GIVEN TASK:
Output all lines exactly.

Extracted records
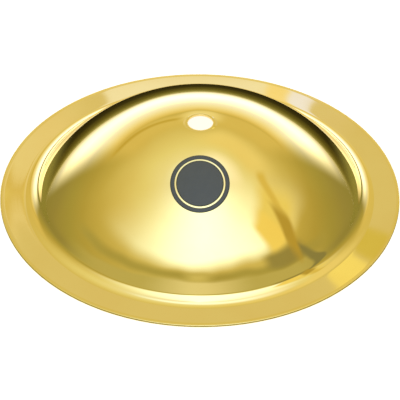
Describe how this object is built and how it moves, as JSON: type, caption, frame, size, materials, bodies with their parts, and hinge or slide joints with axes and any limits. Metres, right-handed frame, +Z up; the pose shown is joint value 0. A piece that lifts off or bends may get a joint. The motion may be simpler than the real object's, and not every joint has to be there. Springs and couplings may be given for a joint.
{
  "type": "bell cymbal",
  "caption": "Deep brass dome with a narrow brim, pierced at the crown to hang on a stand and struck for a bell tone.",
  "frame": {"origin": "on the bell's axis, level with the flat under the rim that it rests on", "axes": "+Z up along the bell's axis, out of the hole in the crown"},
  "size_m": [0.2032, 0.2032, 0.0482],
  "materials": {
    "brass": "polished",
    "print": "matte screen print"
  },
  "bodies": {
    "root": {"bell_shell": "brass"}
  },
  "joints": []
}
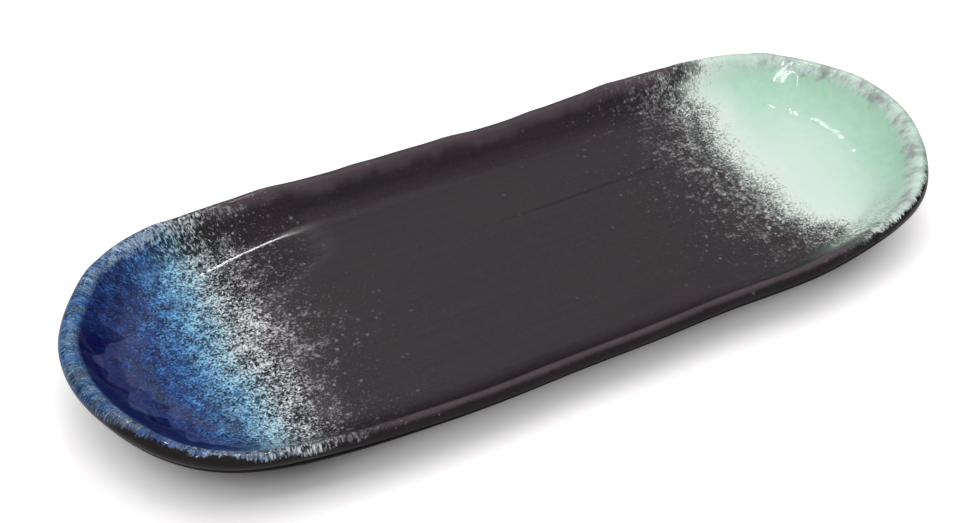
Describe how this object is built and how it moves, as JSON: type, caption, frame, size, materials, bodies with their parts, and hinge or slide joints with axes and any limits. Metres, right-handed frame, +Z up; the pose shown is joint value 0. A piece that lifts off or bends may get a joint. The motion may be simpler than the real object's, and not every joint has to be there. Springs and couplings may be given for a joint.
{
  "type": "sushi plate",
  "caption": "Long oval sushi plate of glazed stoneware with rounded raised ends, a rolled lip and an oblong foot ring; black glaze with blue and mint sprayed ends.",
  "frame": {"origin": "on the table under the middle of the plate's overall outline", "axes": "+X along the plate towards its mint end, +Y across it, +Z up; the blue end points to -X"},
  "size_m": [0.3324, 0.1338, 0.0306],
  "materials": {
    "bare_stoneware": "bare fired stoneware, fine grain",
    "satin_black_glaze": "satin warm black glaze with sprayed pale droplets",
    "gloss_black_glaze": "glossy brown-black glaze",
    "cobalt_blue_glaze": "glossy cobalt blue glaze, speckled towards its edge",
    "mint_glaze": "glossy pale mint glaze, speckled towards its edge"
  },
  "bodies": {
    "root": {"stoneware_body": "bare_stoneware", "foot_ring": "bare_stoneware", "black_glaze_top": "satin_black_glaze", "black_glaze_outside": "gloss_black_glaze", "black_glaze_underside": "gloss_black_glaze", "blue_glaze_end": "cobalt_blue_glaze", "mint_glaze_end": "mint_glaze"}
  },
  "joints": []
}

OUTPUT OF THE EXERCISE:
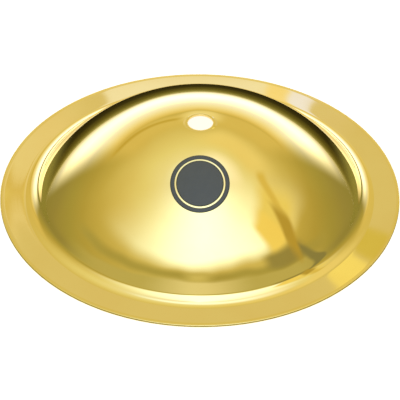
Describe how this object is built and how it moves, as JSON: type, caption, frame, size, materials, bodies with their parts, and hinge or slide joints with axes and any limits. Metres, right-handed frame, +Z up; the pose shown is joint value 0. A piece that lifts off or bends may get a joint. The motion may be simpler than the real object's, and not every joint has to be there. Springs and couplings may be given for a joint.
{
  "type": "bell cymbal",
  "caption": "Deep brass dome with a narrow brim, pierced at the crown to hang on a stand and struck for a bell tone.",
  "frame": {"origin": "on the bell's axis, level with the flat under the rim that it rests on", "axes": "+Z up along the bell's axis, out of the hole in the crown"},
  "size_m": [0.2032, 0.2032, 0.0482],
  "materials": {
    "brass": "polished",
    "print": "matte screen print"
  },
  "bodies": {
    "root": {"bell_shell": "brass"}
  },
  "joints": []
}
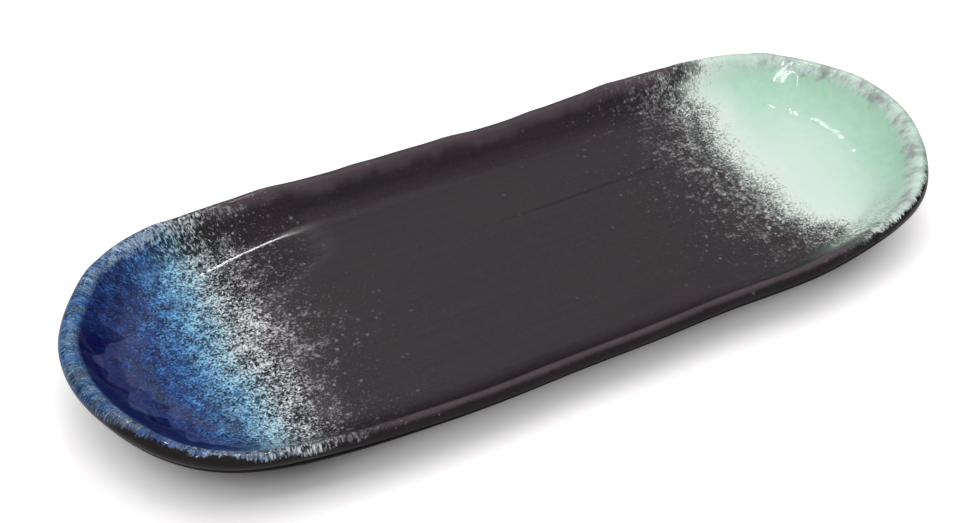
Describe how this object is built and how it moves, as JSON: type, caption, frame, size, materials, bodies with their parts, and hinge or slide joints with axes and any limits. Metres, right-handed frame, +Z up; the pose shown is joint value 0. A piece that lifts off or bends may get a joint. The motion may be simpler than the real object's, and not every joint has to be there. Springs and couplings may be given for a joint.
{
  "type": "sushi plate",
  "caption": "Long oval sushi plate of glazed stoneware with rounded raised ends, a rolled lip and an oblong foot ring; black glaze with blue and mint sprayed ends.",
  "frame": {"origin": "on the table under the middle of the plate's overall outline", "axes": "+X along the plate towards its mint end, +Y across it, +Z up; the blue end points to -X"},
  "size_m": [0.3324, 0.1338, 0.0306],
  "materials": {
    "bare_stoneware": "bare fired stoneware, fine grain",
    "satin_black_glaze": "satin warm black glaze with sprayed pale droplets",
    "gloss_black_glaze": "glossy brown-black glaze",
    "cobalt_blue_glaze": "glossy cobalt blue glaze, speckled towards its edge",
    "mint_glaze": "glossy pale mint glaze, speckled towards its edge"
  },
  "bodies": {
    "root": {"stoneware_body": "bare_stoneware", "foot_ring": "bare_stoneware", "black_glaze_top": "satin_black_glaze", "black_glaze_outside": "gloss_black_glaze", "black_glaze_underside": "gloss_black_glaze", "blue_glaze_end": "cobalt_blue_glaze", "mint_glaze_end": "mint_glaze"}
  },
  "joints": []
}